The economy continued to contract, albeit at a much slower pace, in the second quarter. But since GDP is a trailing indicator, some say more evidence is needed before a bottom can really be called.

Ask three economists, get three different answers. And that's exactly what CNNMoney.com did. Read on and decide for yourself.

Rock bottom. "I'm pretty sure this was the bottom," said Sung Won Sohn, professor of economics at California State University. "Everything suggests that the worst is behind us, and in the second half of the year, we should see a positive GDP number."

Backing up that assertion, Sohn noted that the pace of contraction in every domestic category slowed to a near crawl last quarter. (The one exception was government spending, which rocketed higher.)

Businesses aren't cutting back by as much, housing appears to be bottoming, and the slowdown in manufacturing has slowed down.

Perhaps most importantly, consumer spending hasn't fallen off by as much as people feared and that may be the key, according to Sohn.

"Housing sales and prices will begin to rise, which will lead to a lot of consumer spending," he predicted. "And, remember, stimulus will be kicking in this quarter."

On the brink. Kurt Karl, head of economic research at Swiss Re, is on the fence.

"This [third quarter] is the transition quarter," said Karl. "We're right on the cusp -- it could go positive or negative, but we probably won't see a trough until September."

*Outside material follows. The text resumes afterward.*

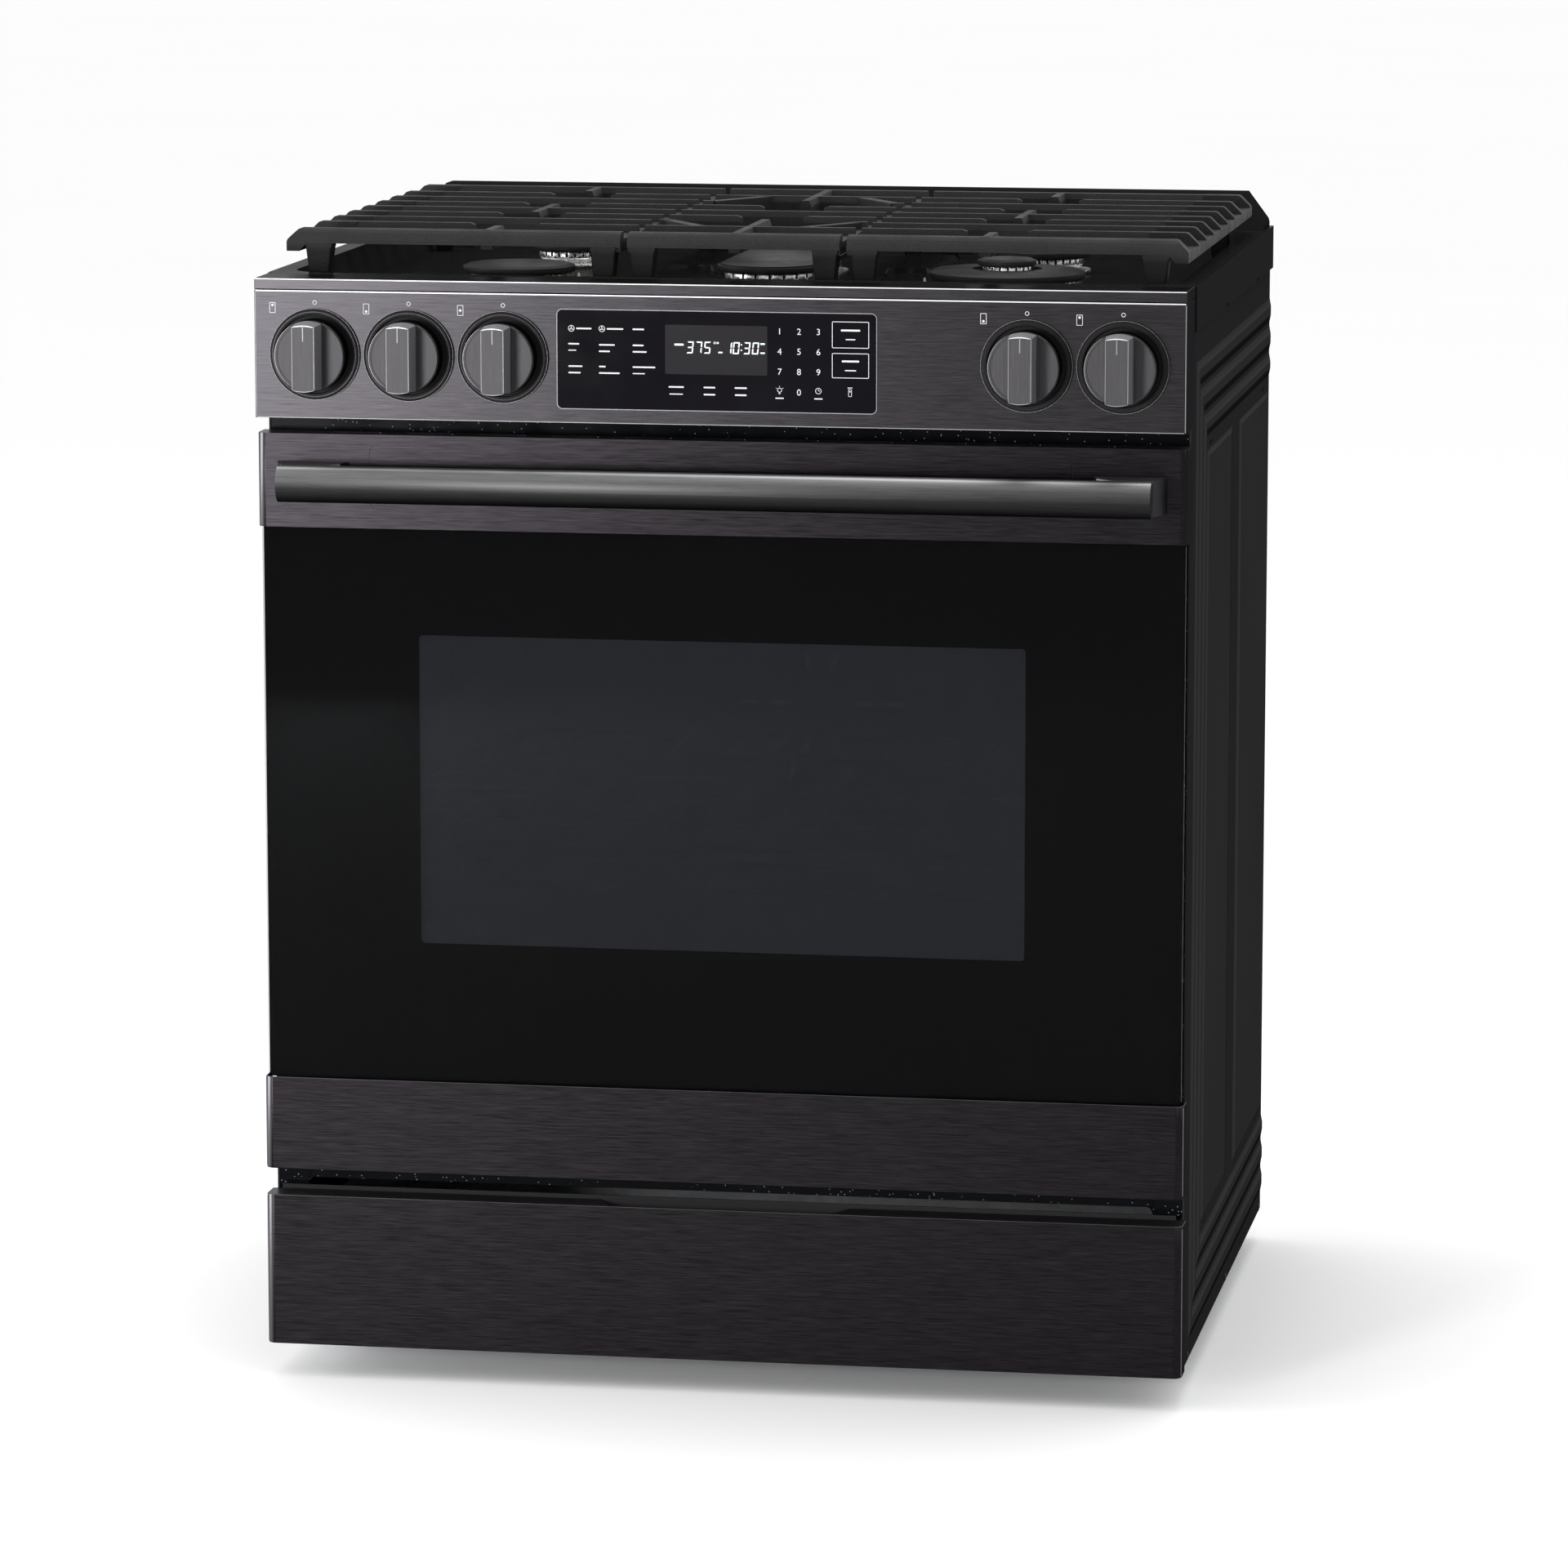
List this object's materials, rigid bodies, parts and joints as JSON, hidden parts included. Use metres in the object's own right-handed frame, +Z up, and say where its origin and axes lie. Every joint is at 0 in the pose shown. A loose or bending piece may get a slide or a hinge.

Karl said there won't be any more huge quarterly declines like we saw in the fourth quarter of 2008 and the first quarter of 2009, as some confidence has been restored. But the jobs, housing and credit situations still need to improve before the economy can really recover -- an unlikely scenario, he says.

"Neither the third or fourth quarters of this year should be strong given what we're still facing," said Karl. "We seem to be approaching the corner, but it's not a sharp corner."

One thing that could cause the third quarter to go positive is stronger auto sales, Karl argued. With the success of the Cash for Clunkers program, he expects automakers to ramp up production and sales, which could add significantly to GDP. The House voted Friday to extend the program by $2 billion, but a vote still looms in the Senate, where it could face opposition.

But that could be an artificial boost. And if the job situation doesn't improve by the end of the year, Karl wouldn't rule out a negative GDP reading for the fourth quarter.

Hold your horses. "This report points to a lot of things that suggest we're nearing bottom," said Bob Brusca, economist at FAO Economics. "But every component other than government spending contracted last quarter, so it's crystal clear that there's no recovery yet."

Brusca said it's too early to say whether we've hit bottom since GDP is a trailing indicator -- looking at the last quarter rather than the current economic situation. And since all of the data is still pointing downward, he said it's unfair to say the recession has ended.

He did say the fact that the pace slowed down is certainly encouraging. Brusca was especially heartened by the smaller decline in business inventories, which suggest the bottom is approaching. Still, he noted that businesses are on a pace to take a whopping $140 billion out of inventories this year, adding, "We're a far cry from businesses adding to their inventories."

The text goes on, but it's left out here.